Pour limiter les pertes, certains maraîchers préfèrent planter sur de plus petites surfaces, quitte à jeter des plants déjà payés. Une manière de limiter l'impact sur le chiffre d'affaires car avoir moins de cultures "réduit les coûts d'arrosage, d'engrais et de main d'oeuvre pour le ramassage", note Patrick Levêque. La tomate et le concombre sont particulièrement concernés, alors que la fraise est en fin de chauffe et sont en train d'être récoltées.

La culture sous serre, critiquée pour son bilan carbone avec 1,88 kilo de CO2 rejeté par kilo de tomates, est très énergivore. Elle tend pourtant à se développer. "On a supprimé des produits qui permettaient d’assainir les sols car ils étaient polluants. Il a donc fallu adopter des techniques qui permettent la culture de tomates et autres fruits et légumes hors de la terre", explique Patrick Levêque.

Les producteurs tirent la sonnette d'alarme. D'autant plus que la hausse des coûts de l'énergie touche toutes les franges de l'agriculture.

"Dans le Sud de la France, on a beaucoup d’associations d'arrosants qui irriguent par pompage. Pour certains, les contrats avec leur fournisseur d’énergie arrivent à terme. Il faut renégocier et là, les prix vont tripler, passant de 50.000 euros à 150.000 euros par an", assure le président de la FRSEA PACA.

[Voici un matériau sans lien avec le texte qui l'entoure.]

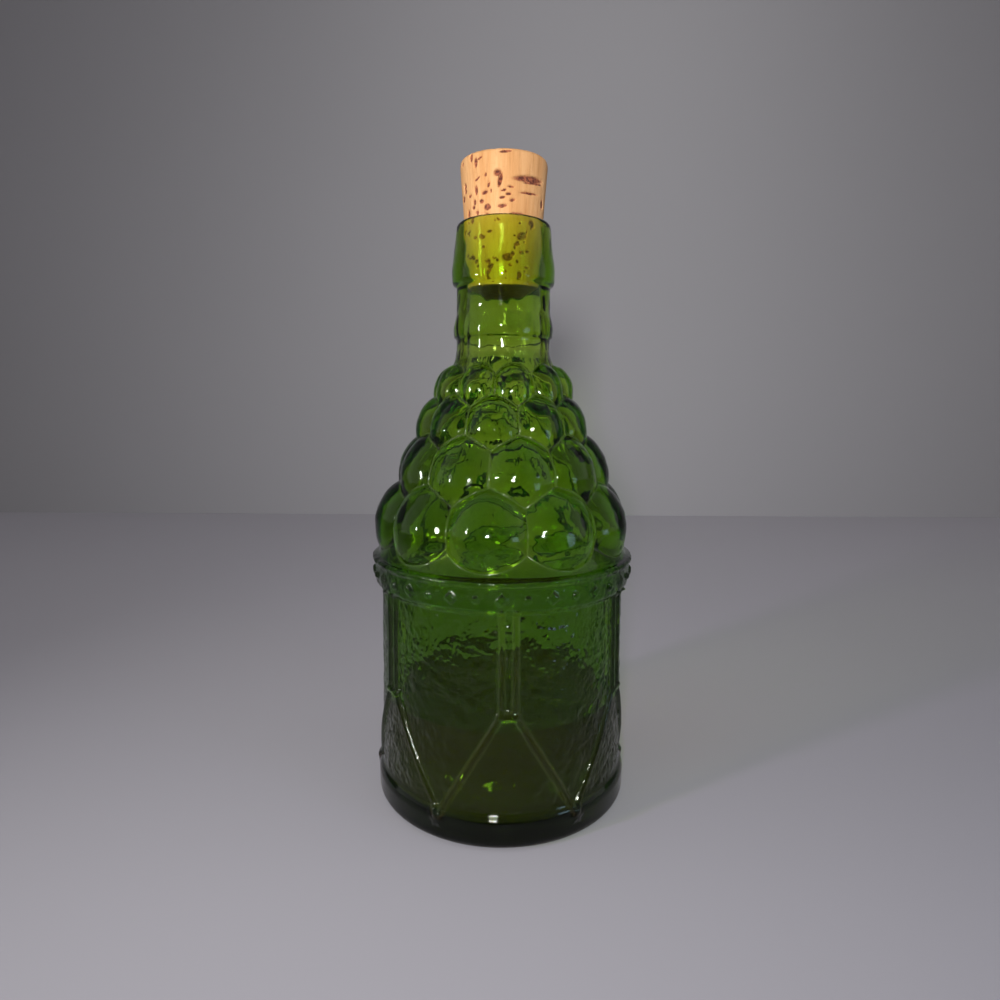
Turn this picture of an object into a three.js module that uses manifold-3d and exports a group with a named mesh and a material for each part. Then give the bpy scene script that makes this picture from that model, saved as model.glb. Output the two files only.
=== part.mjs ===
// Bitters bottle: a moulded glass drum carrying four rows of cannonballs, a ribbed
// neck with a tapered collar, a natural cork, and the bitters left in the drum.
// Millimetres, +Z up. The origin is the centre of the foot, the front faces -Y.

import * as THREE from "three";
import { mergeVertices } from "three/addons/utils/BufferGeometryUtils.js";
import Module from "manifold-3d";

// ---- Driving dimensions ----

const GLASS_HEIGHT = 203;         // foot to lip
const OUTER_SEGMENTS = 32;        // sides of the turned outside
const INNER_SEGMENTS = 24;        // sides of the turned inside
const FIT_GAP = 0.3;              // clearance between neighbouring pieces

// Foot and drum
const HEEL_ROUND = 3.4;           // rounding where the wall meets the table
const BASE_RING_RADIUS = 46.0;    // plain ring at the foot
const BASE_RING_TOP = 10.6;       // upper edge of that ring
const FOOT_BEARING_INNER = 35.0;  // inner edge of the ring that touches the table
const PUSH_UP = 3.0;              // height of the hollow under the foot
const PUSH_UP_CROWN = 0.55;       // share of the bearing's inner radius where the hollow's crown ends
const PUSH_UP_CROWN_RISE = 0.85;  // share of its height there
const BASE_RING_BEVEL = 1.6;      // height of the softened upper edge of the base ring
const BASE_RING_BEVEL_DEPTH = 0.5;
const BASE_COVE = 1.2;            // height of the small cove between ring and wall
const BASE_COVE_DEPTH = 0.4;
const DRUM_RADIUS_LOW = 44.2;     // wall just above the base ring
const DRUM_RADIUS_HIGH = 43.4;    // wall just below the hoop
const DRUM_BOTTOM = 13.4;
const WALL = 3.0;                 // glass thickness of the drum
const FLOOR_THICKNESS = 5.5;      // glass under the bitters
const FLOOR_ROUND = 5.0;          // inside corner of the floor
const FLOOR_RISE_RADIUS = 20;     // where the floor's raised middle starts to fall
const FLOOR_RISE_SHARE = 0.7;     // share of its rise there

// Hoop below the cannonballs
const HOOP_BOTTOM = 78.6;
const HOOP_TOP = 89.3;
const HOOP_RADIUS = 46.9;
const HOOP_LOWER_EDGE_RADIUS = 45.2;
const HOOP_BEAD_RADIUS = 46.6;    // fine bead that edges the hoop above
const HOOP_BEAD_HEIGHT = 1.8;
const HOOP_UNDERCUT = 1.0;        // cove and first step below the hoop's face
const HOOP_UNDERCUT_DEPTH = 0.6;
const HOOP_FACE_LOW = 3.6;        // where the swell of the face starts, above the lower edge
const HOOP_FACE_WIDEST = 5.8;
const HOOP_SOFTENING = 0.3;       // how far the face and the bead fall back at their edges
const HOOP_BEAD_INSET = 0.7;      // bead's upper edge behind its crest
const LEDGE_FOOT = { radius: 44.7, height: 89.6 };  // sloping ledge between hoop and lowest balls
const LEDGE_TOP = { radius: 40.7, height: 96.2 };

// Cannonball rows, from the top: ring radius, ball radius, height of the centres, and how
// much taller than a true ball each is above and below its centre
const BALLS_PER_ROW = 10;
const BALL_PHASE = -7;            // degrees of a ball of the even rows from the front
const BALL_ROWS = [
  { ring: 17.6, ball: 7.4, height: 145.4, above: 1.35, below: 1.35 },
  { ring: 20.4, ball: 10.65, height: 132.5, above: 1.2, below: 1.2 },
  { ring: 24.1, ball: 14.1, height: 115.9, above: 1.2, below: 1.2 },
  { ring: 30.1, ball: 15.7, height: 99.9, above: 1.08, below: 1.24 },
];
const CORE_DEPTH = 0.9;           // how far the body lies behind the seams of the balls
const SHOULDER_WALL = 2.7;        // glass thickness behind the body between the balls
const BALL_DETAIL = 2;

// Ribs, ears and knots of the drum's cords
const CORD_GROUPS = 6;
const CORD_PHASE = 3;             // degrees of the front group
const RIB_WIDTH = 2.1;
const RIB_HEIGHT = 0.8;
const RIB_SPACING = 5.2;          // between the two ribs of a pair
const RIB_EMBED = 1.2;            // how deep a rib sits in the wall
const RIB_FLAT = 0.45;            // share of the width that the rib's top takes
const RIB_SHOULDER = 0.35;        // share of the height where its sides turn in
const RIB_INTO_HOOP = 1.0;        // how far a rib runs up behind the hoop's lower edge
const WALL_EMBED = 0.1;           // how far ribs and ears are set back into the wall
const EAR_HEIGHT = 45.0;          // height of the cross bar under a pair
const EAR_LENGTH = 8.4;
const EAR_RADIUS = 1.6;
const BRACE_RADIUS = 1.25;        // half thickness of a slanting cord
const BRACE_FOOT_HEIGHT = 9.6;
const BRACE_TOP_OFFSET = 3.0;     // degrees from the ear's centre
const BRACE_EMBED = 0.2;          // a cord's centre behind the face of the wall
const BRACE_STEPS = 5;
const KNOT_RADIUS = 2.6;
const KNOT_HEIGHT = 8.4;
const KNOT_EMBED = 0.8;           // knot's centre behind the face of the base ring
const KNOT_FLATTENING = 0.6;

// Neck and collar
const NECK_RADIUS = 16.35;
const NECK_INNER_RADIUS = 14.2;
const NECK_BOTTOM = 160.0;
const FLARE = [                   // root of the neck: how much wider it is, and its height
  { wider: 1.4, height: 155.4 },
  { wider: 0.5, height: 157.6 },
];
const NECK_RING_LOW = 164.6;
const NECK_RING_HIGH = 173.0;
const NECK_RING_RADIUS = 17.5;
const NECK_RING_STEP = 0.4;       // height of the sharp step under the ring
const NECK_RING_STEP_INSET = 0.3;
const NECK_RING_CREST = 0.4;      // share of the ring's height where it is widest
const NECK_RING_FALL = 0.72;      // share where it has fallen back a little
const NECK_RING_FALL_DEPTH = 0.5;
const NECK_INNER_BOTTOM = 156.0;
const COLLAR_BOTTOM = 181.9;
const COLLAR_RADIUS_LOW = 17.85;
const COLLAR_RADIUS_HIGH = 16.2;
const COLLAR_BOTTOM_ROUND = 1.6;
const COLLAR_TOP_ROUND = 1.9;
const COLLAR_SKIRT = 5.5;         // height of the collar's widest part above its lower edge
const BORE_LEAD = 5.0;            // the bore widens to the neck over this height below the collar
const BORE_LEAD_TOP = 1.2;
const LIP_BREAK = 0.4;            // broken inner edge of the lip
const LIP_BREAK_HEIGHT = 1.0;
const CUT_CLEAR = 0.2;            // how far the cutter runs past the lip

// Cork
const CORK_BOTTOM = 181.2;
const CORK_TOP = 222.8;
const CORK_RADIUS_BOTTOM = 11.86;
const CORK_RADIUS_TOP = 15.0;
const CORK_EDGE = 0.9;            // worn edge of the cork's two ends
const CORK_SEGMENTS = 30;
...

Pour lui, les aides apportées par le plan de résilience ne sont pas suffisantes pour compenser la flambée des coûts. "Sur le GNR, un gazole vert pour engins agricole, le prix du litre a doublé, voire triplé", affirme Patrick Levêque.

Vers une augmentation des prix

Autre problème, les coûts de production augmentent et les producteurs sont parfois obligés de vendre à perte. Alors que les négociations commerciales annuelles entre distributeurs et producteurs se sont officiellement achevées le 1er mars, tous les acteurs se sont remis autour de la table à cause du conflit à l'Est. "Ces discussions iront de toute façon vers des augmentations de prix. On ne pourra pas faire les amortisseurs de la crise. Parce qu’il n’y a pas que les prix de l'énergie qui augmentent, il y a aussi ceux des emballages, des intrants...", énonce Patrick Levêque.

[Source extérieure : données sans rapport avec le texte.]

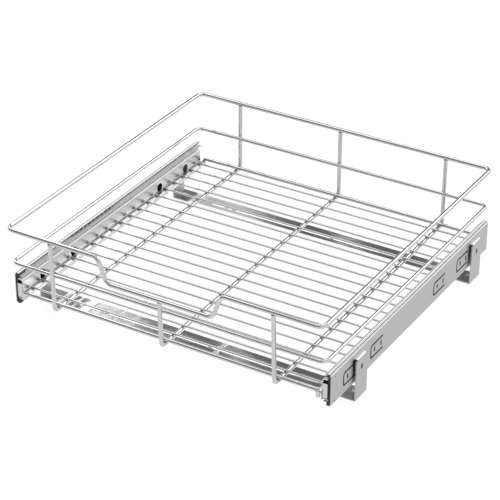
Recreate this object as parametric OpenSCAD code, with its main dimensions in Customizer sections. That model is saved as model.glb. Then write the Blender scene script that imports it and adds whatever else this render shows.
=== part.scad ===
// Pull-out cabinet basket. A welded wire basket rides on two full-extension
// ball-bearing slides, and the slides stand on a base frame of two cross rails
// and four brackets that is screwed to the floor of a cabinet.
// Millimetres. X to the right, Y to the back, Z up. The origin is on the cabinet
// floor, below the middle of the basket. Each slide's section is drawn for the left
// side, with X counted inwards from the slide's outer face, and mirrored for the right.

/* [Slides] */
// Distance between the outer faces of the two slides
slide_span = 480.8; // [380:0.2:600]
// Length of a closed slide
slide_l = 450; // [420:1:600]
// Height of a slide
slide_h = 46; // [42:0.5:52]
// Thickness of a slide
slide_w = 12.7; // [12.3:0.1:14]
// Sheet thickness of the outer rail, which is fixed to the brackets
outer_t = 1.2; // [1:0.1:1.4]
// Sheet thickness of the middle rail
middle_t = 1.2; // [1:0.1:1.4]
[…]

"Sans geste de la grande distribution, on va être bloqué, il faudrait qu'on double le prix de nos produits. Il faut que les enseignes rognent sur leurs marges", réclame Christophe Rousse le président de Solarenn.

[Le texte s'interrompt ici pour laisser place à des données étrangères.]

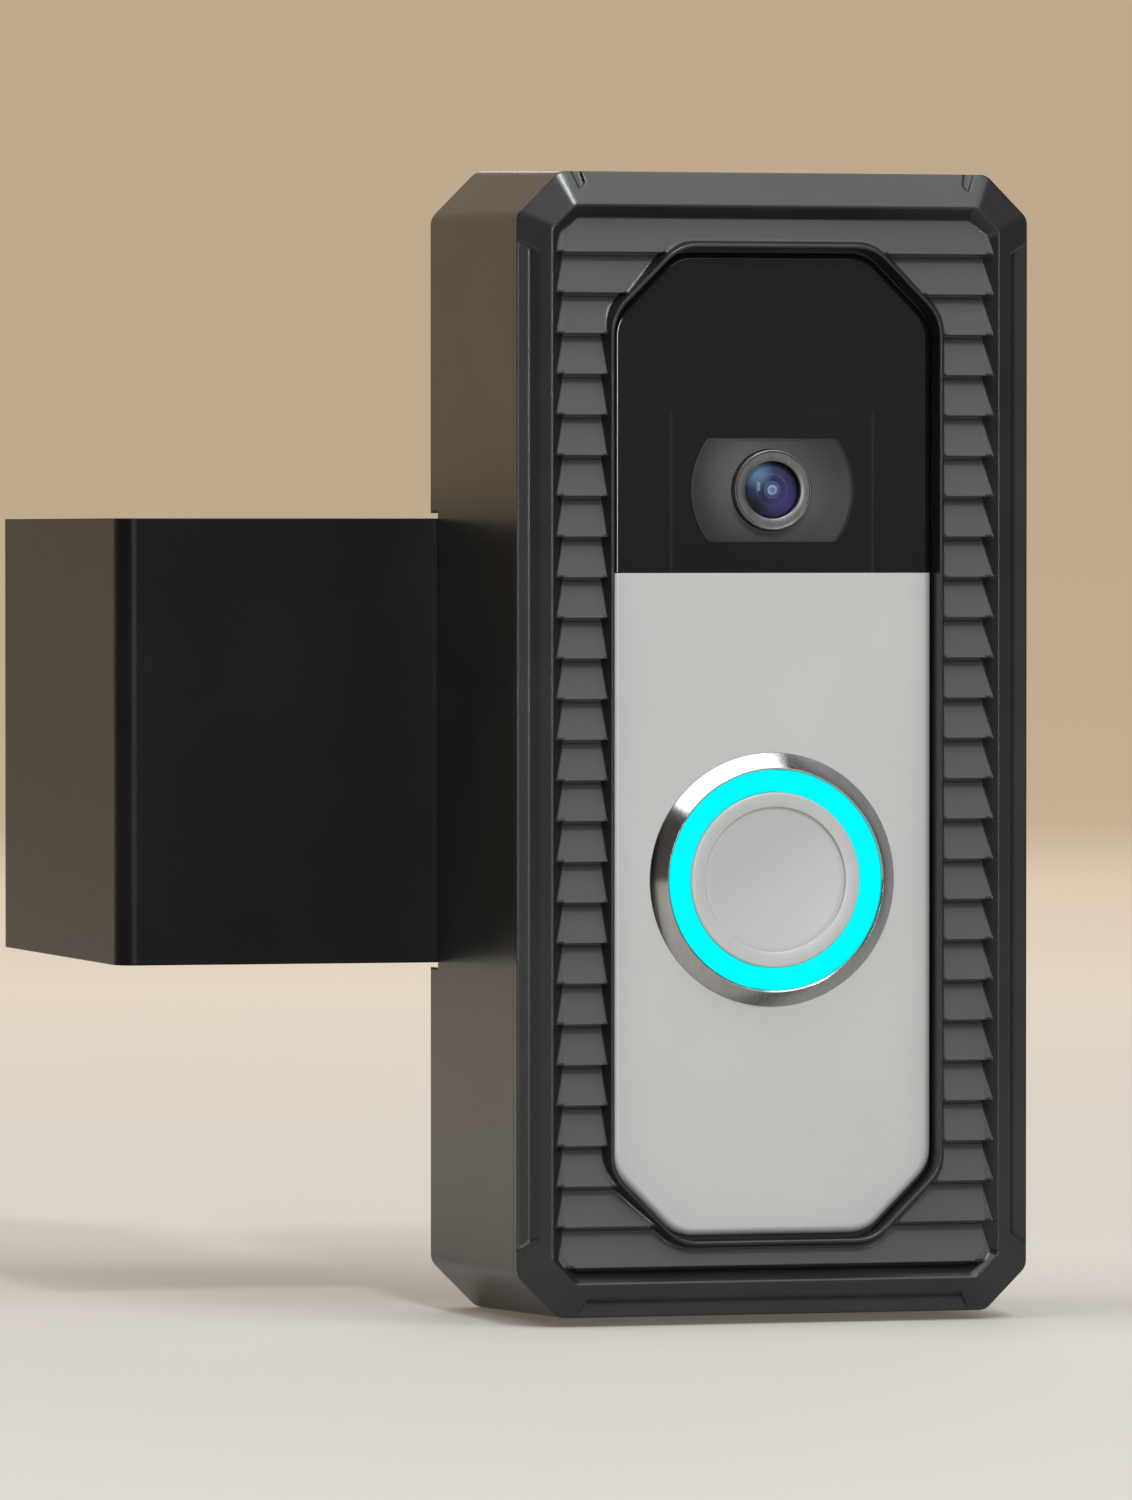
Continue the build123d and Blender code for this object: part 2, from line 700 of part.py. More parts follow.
with BuildPart() as mounting_plate:
    with BuildSketch(front(MOUNT_PLATE)):
        RectangleRounded(54.0, 112.0, 6.0)
        with Locations((0, -60.0)):
            Rectangle(28.0, 13.8)
        with GridLocations(*BRACKET_SCREWS, 2, 2):
            Circle(3.5, mode=Mode.SUBTRACT)
        with Locations((0, TERMINAL_Z)):
            RectangleRounded(26.0, 10.0, 2.0, mode=Mode.SUBTRACT)
        with Locations((0, 0), (0, -38.0)):
            RectangleRounded(14.0, 22.0, 2.0, mode=Mode.SUBTRACT)
    extrude(amount=MOUNT_THICK)
    with Locations(front(MOUNT_PLATE + MOUNT_THICK)):
        with GridLocations(*MOUNTING_SCREWS, 2, 2):
            CounterBoreHole(1.4, 2.7, 1.4)
    # tab under the housing for the security screws
    with BuildSketch(Plane.XY.offset(-66.9)):
        with Locations((0, -12.5)):
            Rectangle(28.0, 12.0)
        with pair(SECURITY_X, -SECURITY_DISTANCE):
            Circle(1.3, mode=Mode.SUBTRACT)
    extrude(amount=1.7)
finish(mounting_plate, "mounting_plate")

with BuildPart() as mounting_screws:
    head = MOUNT_PLATE + MOUNT_THICK - 1.3
    with BuildSketch(front(head)):
        with GridLocations(*MOUNTING_SCREWS, 2, 2):
            Circle(2.5)
    extrude(amount=1.2)
    with BuildSketch(front(head)):
        with GridLocations(*MOUNTING_SCREWS, 2, 2):
            Circle(1.2)
    extrude(amount=-(head - BASE_PLATE))
finish(mounting_screws, "mounting_screws")

with BuildPart() as security_screws:
    with BuildSketch(Plane.XY.offset(-68.2)):
        with pair(SECURITY_X, -SECURITY_DISTANCE):
            Circle(2.1)
    extrude(amount=1.3)
    with BuildSketch(Plane.XY.offset(-66.9)):
        with pair(SECURITY_X, -SECURITY_DISTANCE):
            Circle(1.2)
    extrude(amount=6.0)
finish(security_screws, "security_screws")

with BuildPart() as rear_housing:
    with BuildSketch(front(BODY_BACK)):
        RectangleRounded(BODY_WIDTH, BODY_HEIGHT, BODY_ROUND)
    extrude(amount=BODY_FRONT - BODY_BACK)
    fillet(rear_housing.faces().sort_by(Axis.Y)[-1].edges(), 1.5)
    with BuildSketch(front(BODY_BACK + BODY_WALL)):
        RectangleRounded(BODY_WIDTH - 2 * BODY_WALL, BODY_HEIGHT - 2 * BODY_WALL, BODY_ROUND - BODY_WALL)
    extrude(amount=BODY_FRONT, mode=Mode.SUBTRACT)
    # corner posts for the screws that hold the front shell
    with BuildSketch(front(BODY_BACK + BODY_WALL / 2)):
        with GridLocations(*HOUSING_SCREWS, 2, 2):
            Circle(POST_RADIUS)
    extrude(amount=BODY_FRONT - BODY_BACK - BODY_WALL / 2)
    with BuildSketch(front(BODY_BACK)):
        with GridLocations(*HOUSING_SCREWS, 2, 2):
            Circle(2.3)
    extrude(amount=HOUSING_SHANK_START - BODY_BACK, mode=Mode.SUBTRACT)
    with BuildSketch(front(BODY_BACK)):
        with GridLocations(*HOUSING_SCREWS, 2, 2):
            Circle(1.1)
    extrude(amount=BODY_FRONT - BODY_BACK, mode=Mode.SUBTRACT)
    # bosses for the security screws
    with BuildSketch(Plane.XY.offset(-BODY_HEIGHT / 2 + BODY_WALL / 2)):
        with pair(SECURITY_X, -SECURITY_DISTANCE):
            Circle(3.0)
    extrude(amount=5.0)
    with BuildSketch(Plane.XY.offset(-BODY_HEIGHT / 2)):
        with pair(SECURITY_X, -SECURITY_DISTANCE):
            Circle(1.25)
    extrude(amount=4.8, mode=Mode.SUBTRACT)
    # sound slots under the speaker, and holes for the terminal screws
    with BuildSketch(Plane.XY.offset(-BODY_HEIGHT / 2)):
        with Locations((0, -24.0)):
            with GridLocations(2.8, 1.0, 5, 1):
                SlotOverall(9.0, 1.2, rotation=90)
    extrude(amount=BODY_WALL, mode=Mode.SUBTRACT)
    with BuildSketch(front(BODY_BACK)):
        with pair(TERMINAL_X, TERMINAL_Z):
            Circle(1.7)
    extrude(amount=BODY_WALL, mode=Mode.SUBTRACT)
finish(rear_housing, "rear_housing")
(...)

La production sous serre devrait être plus réduite cette année, créant un appel d'air pour les produits issus de l'importation, du Maroc ou de l'Espagne. "Je crois que finalement, la crise ukrainienne a remis l'église au centre du village. On vient de s’apercevoir que l’alimentaire est aussi une arme de guerre. Si nous voulons une alimentation locale, il faudra résoudre tous ces problèmes à l’avenir", conclut le président de la FRSEA PACA.